* _REQUIREMENTS_
Output the material below in full, exactly as it is.
--- START DATA SEGMENT ---
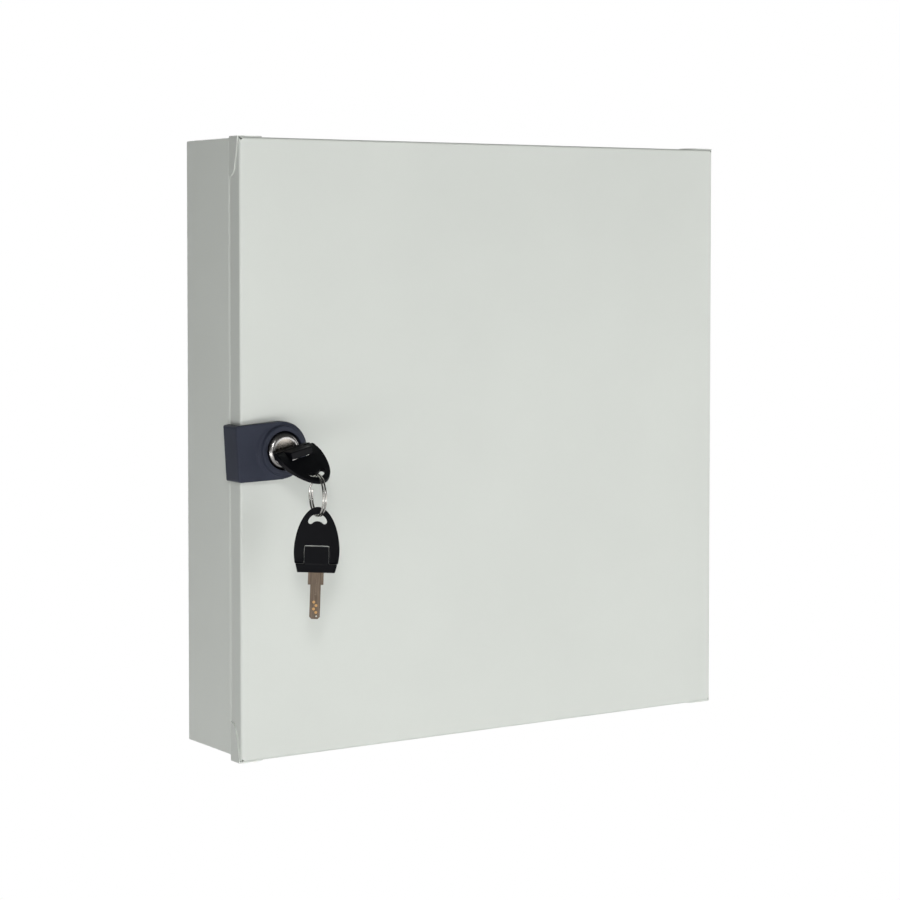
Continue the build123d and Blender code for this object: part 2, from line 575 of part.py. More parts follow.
def rest_frames():
    """Where the folding keys and the ring stand at rest."""
    tilt, fold = math.radians(KEYWAY_TILT), math.radians(BOW_FOLD)
    pivot = Vector(LOCK_X, PIVOT_Y, 0)
    along = Vector(math.cos(tilt), 0, math.sin(tilt))
    grip = Vector(math.sin(fold) * math.sin(tilt), -math.cos(fold), -math.sin(fold) * math.cos(tilt))
    turn, lean = math.radians(RING_TURN), math.radians(RING_LEAN)
    level = Vector(math.sin(turn), math.cos(turn), 0)
    passing = pivot + along * RING_SIDESTEP + grip * RING_SEAT
    centre = passing - (level * math.sin(lean) + Vector(0, 0, math.cos(lean))) * RING_RADIUS
    hang = KIDNEY_LEVEL + KIDNEY_WIDTH / 2 - SPARE_HANG
    facing_turn, lie = math.radians(SPARE_TURN), math.radians(SPARE_LEAN)
    spare_level = Vector(math.cos(facing_turn), -math.sin(facing_turn), 0)
    spare_up = spare_level * math.sin(lie) + Vector(0, 0, math.cos(lie))
    spare_along = spare_level * math.cos(lie) - Vector(0, 0, math.sin(lie))
    spare = centre - Vector(0, 0, RING_RADIUS) - spare_up * hang
    return {
        "key": Plane(origin=pivot, x_dir=along, z_dir=(0, -1, 0)),
        "bow": Plane(origin=pivot, x_dir=along, z_dir=grip),
        "ring": Plane(origin=centre, x_dir=(0, 0, -1), z_dir=Vector(math.cos(turn), -math.sin(turn), 0)),
        "spare": Plane(origin=spare, x_dir=spare_along, z_dir=spare_up),
    }


def ring_point(turn, step=0.0):
    """A point of the ring's wire, its turn in degrees from the ring's lowest point."""
    a = math.radians(turn)
    return Vector(RING_RADIUS * math.cos(a), RING_RADIUS * math.sin(a), step * COIL_STEP / 2)


def make_ring():
    """Two turns of wire side by side, with one step across from the first turn to the second."""
    start = 180 + RING_JOGGLE / 2 - 60
    end = start + 360 - RING_JOGGLE
    first = ThreePointArc(ring_point(start, -1), ring_point((start + end) / 2, -1), ring_point(end, -1))
    second = ThreePointArc(ring_point(start, 1), ring_point((start + end) / 2, 1), ring_point(end, 1))
    middle = ring_point(end + RING_JOGGLE / 2)
    step = Spline(first @ 1, middle, second @ 0, tangents=(first % 1, second % 0))
    path = Wire([first, step, second])
    section = Plane(origin=path @ 0, z_dir=path % 0) * Circle(RING_WIRE / 2)
    return sweep(section, path=path)


FRAMES = rest_frames()
PARTS = {
    "case": make_case(),
    "front_frame": make_front_frame(),
    "hinge_case_leaf": make_case_leaf(),
    "hinge_pin": make_hinge_pin(),
    "hook_rail_top": make_rail(RAIL_LEVELS[0]),
    "hook_rail_middle": make_rail(RAIL_LEVELS[1]),
    "hook_rail_bottom": make_rail(RAIL_LEVELS[2]),
    "rail_standoffs": make_standoffs(),
    "rail_screws": make_rail_screws(),
    "door_bumpers": make_bumpers(),
    "door": make_door(),
    "hinge_door_leaf": make_door_leaf(),
    "lock_housing": make_housing(),
    "lock_cylinder": make_cylinder(),
    "lock_nut": make_nut(),
    "lock_plug": make_plug(),
    "lock_cam": make_cam(),
    "cam_washer": make_cam_washer(),
    "cam_screw": make_cam_screw(),
    "key_blade": FRAMES["key"].location * key_blade(),
    "key_base": FRAMES["key"].location * key_base(),
    "key_pivot_pin": FRAMES["key"].location * key_pin(),
    "key_bow": FRAMES["bow"].location * key_bow(),
    "key_ring": FRAMES["ring"].location * make_ring(),
    "spare_key_bow": FRAMES["spare"].location * key_bow(),
    "spare_key_blade": FRAMES["spare"].location * key_blade(),
    "spare_key_base": FRAMES["spare"].location * key_base(),
    "spare_key_pivot_pin": FRAMES["spare"].location * key_pin(),
}

os.makedirs("parts", exist_ok=True)
for name, shape in PARTS.items():
    export_step(shape, f"parts/{name}.step")
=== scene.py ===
import bmesh
import bpy
import json
import math
from mathutils import Matrix, Vector


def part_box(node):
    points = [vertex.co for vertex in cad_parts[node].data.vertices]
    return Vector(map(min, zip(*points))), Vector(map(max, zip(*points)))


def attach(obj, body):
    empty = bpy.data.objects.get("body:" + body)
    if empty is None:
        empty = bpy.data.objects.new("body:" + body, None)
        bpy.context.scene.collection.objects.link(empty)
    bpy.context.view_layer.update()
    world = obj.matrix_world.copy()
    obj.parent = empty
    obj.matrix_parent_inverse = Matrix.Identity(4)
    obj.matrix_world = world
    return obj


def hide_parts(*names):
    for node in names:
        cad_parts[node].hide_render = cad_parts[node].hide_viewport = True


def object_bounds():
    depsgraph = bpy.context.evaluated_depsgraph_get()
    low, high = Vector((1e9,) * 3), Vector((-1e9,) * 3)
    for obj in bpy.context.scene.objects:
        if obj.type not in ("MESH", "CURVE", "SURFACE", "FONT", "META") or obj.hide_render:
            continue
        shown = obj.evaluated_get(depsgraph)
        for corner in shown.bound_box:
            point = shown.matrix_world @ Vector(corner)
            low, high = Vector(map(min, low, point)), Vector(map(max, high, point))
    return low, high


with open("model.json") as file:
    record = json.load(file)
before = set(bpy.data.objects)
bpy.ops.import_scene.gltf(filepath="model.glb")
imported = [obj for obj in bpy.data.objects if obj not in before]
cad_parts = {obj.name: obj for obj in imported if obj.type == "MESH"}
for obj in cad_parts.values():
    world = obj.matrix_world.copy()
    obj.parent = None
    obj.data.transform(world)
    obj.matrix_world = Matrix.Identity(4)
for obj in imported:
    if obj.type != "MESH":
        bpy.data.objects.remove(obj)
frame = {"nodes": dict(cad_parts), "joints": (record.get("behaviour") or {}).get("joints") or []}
cad_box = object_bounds()
nodes = frame["nodes"]

# Places and sizes are in metres and angles in degrees, unless a comment says otherwise

# Camera, from the corners of the cabinet in the photograph
CAMERA_PLACE = Vector((-0.8826, -1.3514, 0.1251))
CAMERA_YAW = 33.581
CAMERA_PITCH = 2.316
CAMERA_ROLL = 0.029
CAMERA_SHIFT = -0.12
CAMERA_CLIP = (0.05, 50.0)
FOCAL_PIXELS = 2409.2
IMAGE_PIXELS = 900
SENSOR_MM = 36.0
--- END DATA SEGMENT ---
* _ANSWER TO THE TASK_
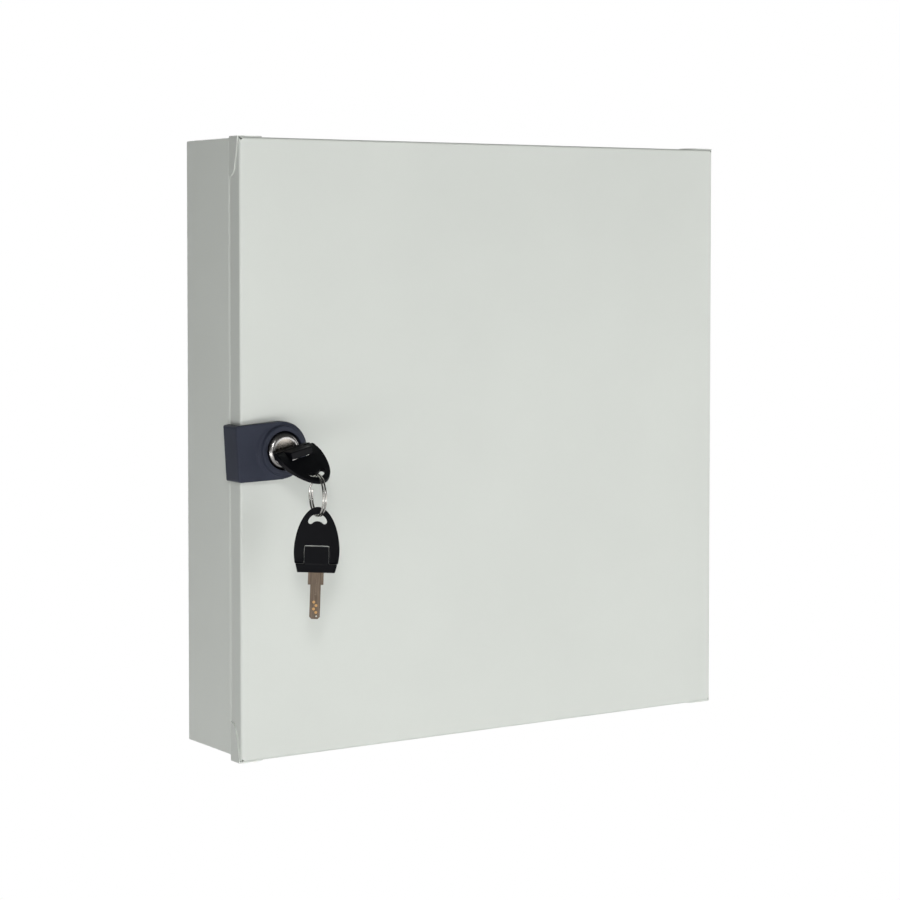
Continue the build123d and Blender code for this object: part 2, from line 575 of part.py. More parts follow.
def rest_frames():
    """Where the folding keys and the ring stand at rest."""
    tilt, fold = math.radians(KEYWAY_TILT), math.radians(BOW_FOLD)
    pivot = Vector(LOCK_X, PIVOT_Y, 0)
    along = Vector(math.cos(tilt), 0, math.sin(tilt))
    grip = Vector(math.sin(fold) * math.sin(tilt), -math.cos(fold), -math.sin(fold) * math.cos(tilt))
    turn, lean = math.radians(RING_TURN), math.radians(RING_LEAN)
    level = Vector(math.sin(turn), math.cos(turn), 0)
    passing = pivot + along * RING_SIDESTEP + grip * RING_SEAT
    centre = passing - (level * math.sin(lean) + Vector(0, 0, math.cos(lean))) * RING_RADIUS
    hang = KIDNEY_LEVEL + KIDNEY_WIDTH / 2 - SPARE_HANG
    facing_turn, lie = math.radians(SPARE_TURN), math.radians(SPARE_LEAN)
    spare_level = Vector(math.cos(facing_turn), -math.sin(facing_turn), 0)
    spare_up = spare_level * math.sin(lie) + Vector(0, 0, math.cos(lie))
    spare_along = spare_level * math.cos(lie) - Vector(0, 0, math.sin(lie))
    spare = centre - Vector(0, 0, RING_RADIUS) - spare_up * hang
    return {
        "key": Plane(origin=pivot, x_dir=along, z_dir=(0, -1, 0)),
        "bow": Plane(origin=pivot, x_dir=along, z_dir=grip),
        "ring": Plane(origin=centre, x_dir=(0, 0, -1), z_dir=Vector(math.cos(turn), -math.sin(turn), 0)),
        "spare": Plane(origin=spare, x_dir=spare_along, z_dir=spare_up),
    }


def ring_point(turn, step=0.0):
    """A point of the ring's wire, its turn in degrees from the ring's lowest point."""
    a = math.radians(turn)
    return Vector(RING_RADIUS * math.cos(a), RING_RADIUS * math.sin(a), step * COIL_STEP / 2)


def make_ring():
    """Two turns of wire side by side, with one step across from the first turn to the second."""
    start = 180 + RING_JOGGLE / 2 - 60
    end = start + 360 - RING_JOGGLE
    first = ThreePointArc(ring_point(start, -1), ring_point((start + end) / 2, -1), ring_point(end, -1))
    second = ThreePointArc(ring_point(start, 1), ring_point((start + end) / 2, 1), ring_point(end, 1))
    middle = ring_point(end + RING_JOGGLE / 2)
    step = Spline(first @ 1, middle, second @ 0, tangents=(first % 1, second % 0))
    path = Wire([first, step, second])
    section = Plane(origin=path @ 0, z_dir=path % 0) * Circle(RING_WIRE / 2)
    return sweep(section, path=path)


FRAMES = rest_frames()
PARTS = {
    "case": make_case(),
    "front_frame": make_front_frame(),
    "hinge_case_leaf": make_case_leaf(),
    "hinge_pin": make_hinge_pin(),
    "hook_rail_top": make_rail(RAIL_LEVELS[0]),
    "hook_rail_middle": make_rail(RAIL_LEVELS[1]),
    "hook_rail_bottom": make_rail(RAIL_LEVELS[2]),
    "rail_standoffs": make_standoffs(),
    "rail_screws": make_rail_screws(),
    "door_bumpers": make_bumpers(),
    "door": make_door(),
    "hinge_door_leaf": make_door_leaf(),
    "lock_housing": make_housing(),
    "lock_cylinder": make_cylinder(),
    "lock_nut": make_nut(),
    "lock_plug": make_plug(),
    "lock_cam": make_cam(),
    "cam_washer": make_cam_washer(),
    "cam_screw": make_cam_screw(),
    "key_blade": FRAMES["key"].location * key_blade(),
    "key_base": FRAMES["key"].location * key_base(),
    "key_pivot_pin": FRAMES["key"].location * key_pin(),
    "key_bow": FRAMES["bow"].location * key_bow(),
    "key_ring": FRAMES["ring"].location * make_ring(),
    "spare_key_bow": FRAMES["spare"].location * key_bow(),
    "spare_key_blade": FRAMES["spare"].location * key_blade(),
    "spare_key_base": FRAMES["spare"].location * key_base(),
    "spare_key_pivot_pin": FRAMES["spare"].location * key_pin(),
}

os.makedirs("parts", exist_ok=True)
for name, shape in PARTS.items():
    export_step(shape, f"parts/{name}.step")
=== scene.py ===
import bmesh
import bpy
import json
import math
from mathutils import Matrix, Vector


def part_box(node):
    points = [vertex.co for vertex in cad_parts[node].data.vertices]
    return Vector(map(min, zip(*points))), Vector(map(max, zip(*points)))


def attach(obj, body):
    empty = bpy.data.objects.get("body:" + body)
    if empty is None:
        empty = bpy.data.objects.new("body:" + body, None)
        bpy.context.scene.collection.objects.link(empty)
    bpy.context.view_layer.update()
    world = obj.matrix_world.copy()
    obj.parent = empty
    obj.matrix_parent_inverse = Matrix.Identity(4)
    obj.matrix_world = world
    return obj


def hide_parts(*names):
    for node in names:
        cad_parts[node].hide_render = cad_parts[node].hide_viewport = True


def object_bounds():
    depsgraph = bpy.context.evaluated_depsgraph_get()
    low, high = Vector((1e9,) * 3), Vector((-1e9,) * 3)
    for obj in bpy.context.scene.objects:
        if obj.type not in ("MESH", "CURVE", "SURFACE", "FONT", "META") or obj.hide_render:
            continue
        shown = obj.evaluated_get(depsgraph)
        for corner in shown.bound_box:
            point = shown.matrix_world @ Vector(corner)
            low, high = Vector(map(min, low, point)), Vector(map(max, high, point))
    return low, high


with open("model.json") as file:
    record = json.load(file)
before = set(bpy.data.objects)
bpy.ops.import_scene.gltf(filepath="model.glb")
imported = [obj for obj in bpy.data.objects if obj not in before]
cad_parts = {obj.name: obj for obj in imported if obj.type == "MESH"}
for obj in cad_parts.values():
    world = obj.matrix_world.copy()
    obj.parent = None
    obj.data.transform(world)
    obj.matrix_world = Matrix.Identity(4)
for obj in imported:
    if obj.type != "MESH":
        bpy.data.objects.remove(obj)
frame = {"nodes": dict(cad_parts), "joints": (record.get("behaviour") or {}).get("joints") or []}
cad_box = object_bounds()
nodes = frame["nodes"]

# Places and sizes are in metres and angles in degrees, unless a comment says otherwise

# Camera, from the corners of the cabinet in the photograph
CAMERA_PLACE = Vector((-0.8826, -1.3514, 0.1251))
CAMERA_YAW = 33.581
CAMERA_PITCH = 2.316
CAMERA_ROLL = 0.029
CAMERA_SHIFT = -0.12
CAMERA_CLIP = (0.05, 50.0)
FOCAL_PIXELS = 2409.2
IMAGE_PIXELS = 900
SENSOR_MM = 36.0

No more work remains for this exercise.